Proposition 32Suppose $f : {\mathbb F}_2^n \to \{-1,1\}$ is $\epsilon$-close to the linear function $\chi_S$. Then for every $x \in {\mathbb F}_2^n$, the following algorithm outputs $\chi_S(x)$ with probability at least $1-2\epsilon$:

- Choose $\boldsymbol{y} \sim {\mathbb F}_2^n$.
- Query $f$ at $\boldsymbol{y}$ and $x+\boldsymbol{y}$.
- Output $f(\boldsymbol{y})f(x+\boldsymbol{y})$.

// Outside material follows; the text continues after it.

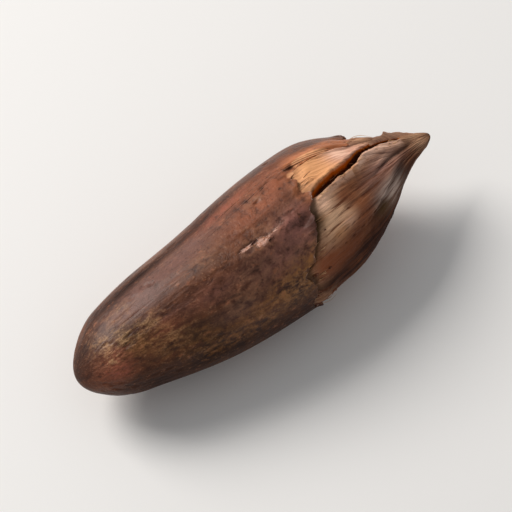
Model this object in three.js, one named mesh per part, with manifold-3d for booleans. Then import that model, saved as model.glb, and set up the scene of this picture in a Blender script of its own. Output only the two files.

We emphasize the order of quantifiers here: if we just output $f(x)$ then this will equal $\chi_S(x)$ for *most* $x$; however, the above “local correcting” algorithm determines $\chi_S(x)$ (with high probability) for *every* $x$.

*Proof:* Since $\boldsymbol{y}$ and $x+\boldsymbol{y}$ are both uniformly distributed on ${\mathbb F}_2^n$ (though not independently) we have $\mathop{\bf Pr}[f(\boldsymbol{y}) \neq \chi_S(\boldsymbol{y})] \leq \epsilon$ and $\mathop{\bf Pr}[f(x+\boldsymbol{y}) \neq \chi_S(x+\boldsymbol{y})] \leq \epsilon$ by assumption. By the union bound, the probability of either event occurring is at most $2\epsilon$; when neither occurs, \[ f(\boldsymbol{y}) f(x+\boldsymbol{y}) = \chi_S(\boldsymbol{y}) \chi_S(x + \boldsymbol{y}) = \chi_S(x) \] as desired. $\Box$

In the lead-in to Prop 32, you have “…we can still still determine…”. Also, in Chrome $f($ renders in an unpleasant fashion, for what it’s worth. Thanks!

-Zach

Thanks! Yeah, I’m not too satisfied with how $\widehat{f}(S)$ renders in Chrome, either, but I guess we’ll have to live with it.

Does this fourier-analytic proof of soundness of the BLR test extend to testing linear maps F_2^n->F_2^m, for arbitrary n,m? I know that the majority-correction proof of BLR works for any groups.

Hi Michael, not as far as I am aware. Hopefully, I will be writing about the “1%” version of the $\mathbb{F}_2^n \to \mathbb{F}_2^m$ problem — i.e., Polynomial Freiman-Ruzsa — in a later chapter.

In I and II ,I think it is supposed to be

“for almost all” instead of “most” because

if we take $f\left(x\right)=\begin{cases}

1 & x\neq0,x_{1}=0\\

0 & \mbox{ otherwise}

\end{cases} then for most x ‘s f\left(x\right)=0x$ but f\left(x+y\right)=f\left(x\right)+f\left(y\right) only if one of x,y,x+y is zero.

In I and II ,I think it is supposed to be

“for almost all” instead of “most” because if we take $f\left(x\right)=\begin{cases}

1 & x\neq0,x_{1}=0\\

0 & \mbox{ otherwise}

\end{cases} $ then for most $x$ ‘s $f\left(x\right)=0x$ but $f\left(x+y\right)=f\left(x\right)+f\left(y\right)$ only if one of $x,y,x+y$ is zero.

I see what you mean. I guess by “most” I, informally, meant “almost all”. But you’re right, it’s probably clearly if I actually write that. Thanks.